Philosophy of Governance
Explain your philosophy of governance. Jefferson not only laid out what he took to be a consensus view of American government—“a wise and frugal government that shall restrain men from injuring one another, but leave them otherwise free to regulate their own pursuits of industry and improvement”—but he went on to outline his own philosophy of governing, in other words his own playbook for serving as the third president of the United States: majority rule, a preference for state rather than federal solutions to public problems, a deep commitment to free speech, freedom of religion, payment of the national debt sooner rather than later, a firm preference for a people’s militia over a permanent army and navy. Etc.
In other words, Jefferson not only explained what he took to be the national consensus about how much government the American people wanted and how it should operate, but he outlined his own theory of presidential power.
Donald Trump provided no clues of any sort about how he intends to preside over the United States and by what processes and procedures. He merely told us what he intends to get done: rebuild America; force our international partners to pay their own way; protect our borders; utterly destroy Islamic terrorism. But he gave us no indication of just how he intends to do all of that. He promised to give America back to the people—a Jacksonian pledge, arguably even a Jeffersonian one—but how exactly does he plan to do that? He talked as if America were a giant corporation of which he is now the CEO, but he will soon learn that that is not how the American constitutional process works. It is not how a 21st century democracy works; and, most importantly, if the American people put up with such dictatorial actions, that will indicate that we have lost the spirit of America’s constitutional genius.
Reconciliation
Finally, conciliate, unite, forgive, seek national reconciliation. In his first inaugural address, Jefferson famously said, “Let us, then, fellow citizens, unite with one heart and one mind. Let us restore to social intercourse that harmony and affection without which liberty and even life itself are but dreary things.” Jefferson acknowledged that the election of 1800 had been vicious, bitterly partisan, and destabilizing, but he promised to do all that he could to reach out to his detractors and take their concerns seriously, and he famously warned his own majority that they must not lord it over their defeated brethren. “Though the will of the majority is in all cases to prevail, that will to be rightful must be reasonable; that the minority possess their equal rights, which equal law must protect, and to violate which would be oppression.”
There was no spirit of national reconciliation in the inaugural address of Donald Trump. There was only triumphalism. At the beginning of his speech he praised his predecessor and Michelle Obama, but only for “their gracious aid throughout this transition.”
In his address, Jefferson never said a single negative thing about the government of the United States, about the “establishment,” about his predecessors, about his political enemies, about opposition newspapers, or about sincere and angry critics. He gave one of the most inclusive and gracious inaugural addresses in American history.
Even his personal and ideological enemy Chief Justice John Marshall said afterwards that the speech was “well judged and conciliatory.”
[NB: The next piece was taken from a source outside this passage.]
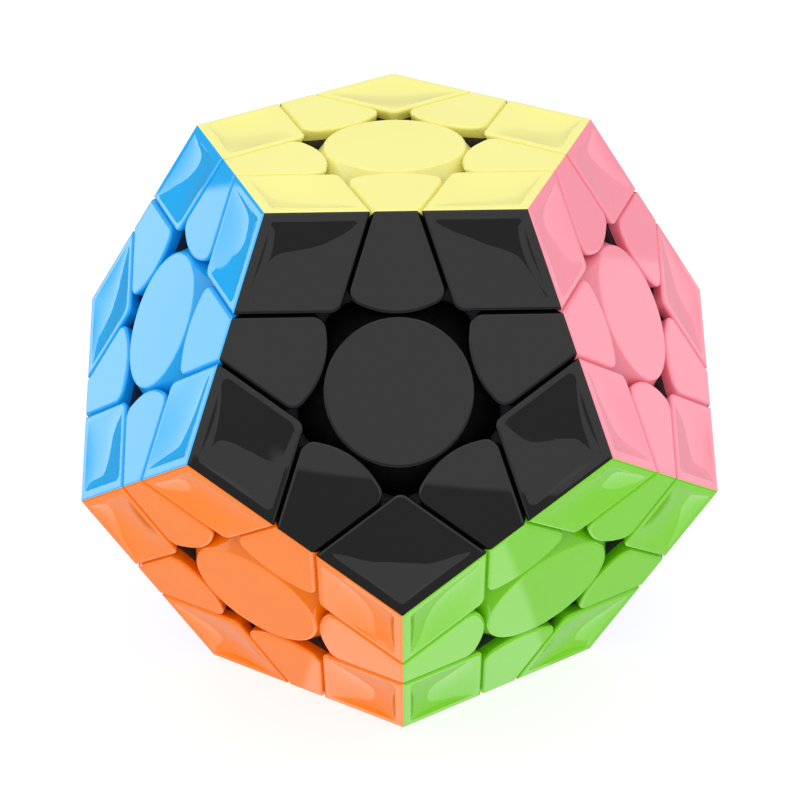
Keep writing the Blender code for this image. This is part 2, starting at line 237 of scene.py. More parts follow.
def face_normals():
    """Unit normal of each of the twelve faces."""
    normals = {"top": Vector((0, 0, 1))}
    for name, degrees in UPPER_RING.items():
        turn = math.radians(degrees)
        across = math.cos(RING_ELEVATION)
        normals[name] = Vector(
            (across * math.cos(turn), across * math.sin(turn), math.sin(RING_ELEVATION)))
    for name, partner in OPPOSITE.items():
        normals[name] = -normals[partner]
    normals["bottom"] = Vector((0, 0, -1))
    return normals


NORMALS = face_normals()
FACE_NAMES = list(NORMALS)


def adjacent(first, second):
    """Whether two faces share an edge."""
    return first != second and NORMALS[first].dot(NORMALS[second]) > 0.3


def neighbours(face):
    """The five faces around a face."""
    return [name for name in FACE_NAMES if adjacent(name, face)]


def right_handed(corner):
    """The same three faces, ordered so that their normals make a right-handed set."""
    first, second, third = corner
    if NORMALS[first].cross(NORMALS[second]).dot(NORMALS[third]) < 0:
        return (first, third, second)
    return (first, second, third)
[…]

Trump spoke again and again of the People of America, but at no point did he acknowledge that only 27% of the American people voted for him, that Hillary Clinton received several million more popular votes than he did, that about half of the country believes he is a disaster, little short of Beelzebub, and that no president since Lincoln has entered office under such a cloud of anger, bitterness, disapproval, and disbelief.
Had he been a Jeffersonian, Trump would have acknowledged the polarization of the country, the bitterness of the election, and the intensity of those who are having a difficult time accepting the fact that he is now the 45th President of the United States. Had he been a Jeffersonian, Trump would have reached out to all of those who distrust or dislike him and said that it is his intention to do what he can to win them over—to gain their trust and respect, and to remember that as a president with a little less than half the country on his side, he cannot possibly succeed without at least their grudging cooperation.
Instead, Trump spoke of the people as if it were a monolithic phalanx of 340 million individuals all of whom support him against the establishment and the elites, and all of whom are praying that he will give them back their country. By not acknowledging the fact of the opposition—and making some gesture of his desire to represent them too, to find a way to win their approval—Trump spoke about “the People” in a way that is merely demagogic and symbolic but without any fundamental truth or reality.
Jefferson's Music
Don’t get me wrong. There were plenty of good things about Donald Trump’s inaugural address. To be a good president or candidate for the presidency, you must be able to sing what I call the Jefferson Music about America. Trump did so, admirably. He was profoundly Jeffersonian when he said the country belonged to the American people not its government, that government exists to serve the people and not the other way around, that he intends to give the country back to the people, and that the people will not be ignored and held in contempt any longer. He said, “This is your day. This is your celebration. And this, the United States of America, is your country.”
Trump spoke movingly of American optimism, the can-do spirit of the United States. He spoke of our universal desires for good schools, safe neighborhoods, and good jobs. And he spoke movingly of those trapped in bad schools, unsafe neighborhoods and dead-end jobs, if they have jobs at all.
These are great things. If we did not know so much about Trump, if we were just reading the inaugural address of January 20th, 2017, in the abstract—not knowing who delivered it, not having witnessed the circus and mayhem of the last two years—it might be possible to see the speech as the utterance of a populist democrat, even a social or political liberal. But Trump has been so profoundly Trumpish and over-the-top in every way that it is no longer possible to read his words without seeing his wild gestures, his grimaces, his clowning, his scowl, his self-love, his arrogance, his bombast, and his colossal self-assurance.
President Trump, I urge you to read Thomas Jefferson’s first inaugural address.